I imagined Doc going through his pre-flight checklist, making final adjustments, mixing fuel, whatever it was amateur astronauts did.

He was right on one point at least. We weren’t all that different.

I tried to put myself into his mind: imagined myself as Doc, arcing up into the cloudless blue. Leaving the whole world behind like a swimmer diving out of a lifeboat. Imagined the scene he had described and how similar it was to my own belief. The starry sky enveloping me. The sudden brightness of a single point of light. The gentle reassurance of a redeeming hand reaching out to me, relieving me of my burdens. Telling me I would be safe; that all of this hell of our own creation would soon be a distant memory.

And finally warm, blinding light bathing my face and—

The explosion blew the ship to shiny ribbons in a flash brighter than the sun. I held up my arm to shield my face from the intense heat and rolled away from the flames, which blossomed into the air as rocket fuel vaporized and belched toward me like dragon’s breath.

Distant mountains echoed with the roar of the concussion.

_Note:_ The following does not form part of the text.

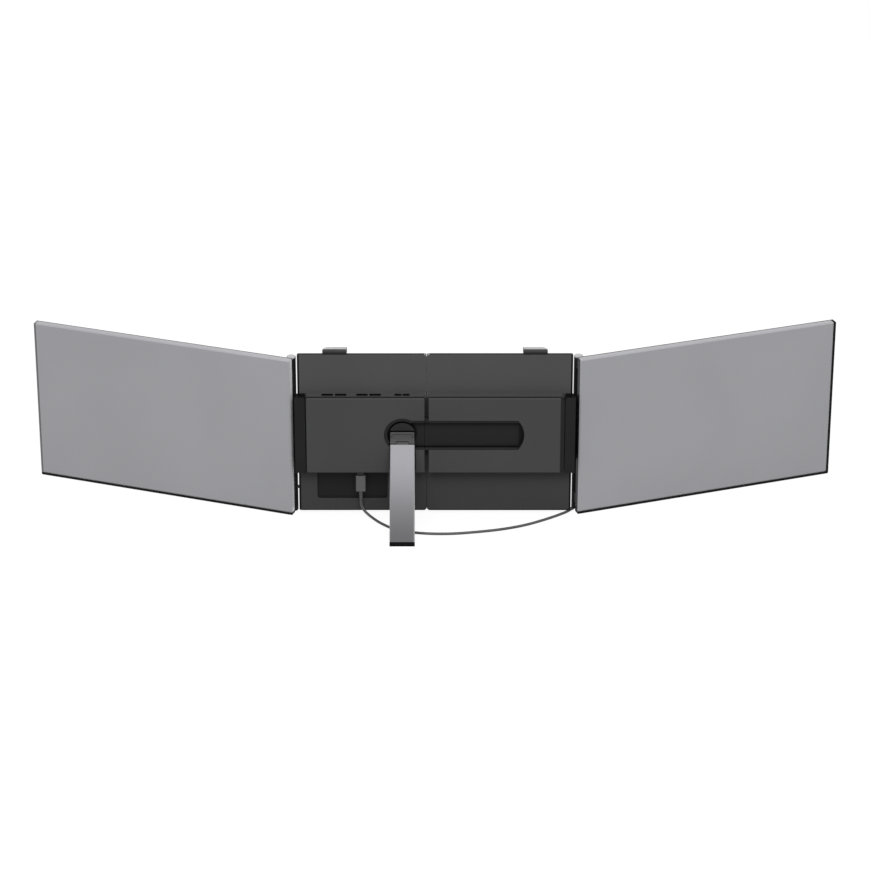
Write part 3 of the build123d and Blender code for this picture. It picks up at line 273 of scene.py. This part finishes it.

My ears rang and spots danced before my eyes. Shards of metal speared the dirt all around as a shadow enveloped me. I looked up to see its source: a mushroom cloud of black, ballooning heavenward.

* * *

There were no bones left to bury. No teeth. Nothing.

Everything burned, the cars, the tent. There wasn’t even anything left to make a cross with to mark the grave.

So after Doc’s–and Earl’s–funeral pyre burned itself out and the ground had cooled, I walked into the middle of the star pattern that the explosion had stenciled on the desert floor. With the pommel of my knife I hammered a bent and blackened pipe deep into the concrete soil.

Then I reached inside my collar, slipped my necklace from around my neck, and I hung it from the pole. The gold cross dangled, dancing, reflecting burning sunlight into my red-rimmed eyes.

I took off my hat and thought about Doc’s words.

We both see how bad it is. So bad that neither of us feel it can be fixed without divine intervention.

Maybe Doc and I weren’t so different after all. It was not a comforting thought.

And poor Earl, blindly following along.

As the sun quickly climbed into the blue I sighed, and the desert sighed with me, bathing me with its hot breath.

If there were still people left in Los Angeles they could probably use a helping hand.

I knew I could.

So I put my hat back on, hoisted my rucksack and slung my shotgun over my shoulder.

Then I headed south.

Seven billion passengers, I thought. Minus one.

Two if you counted Earl. Which I did.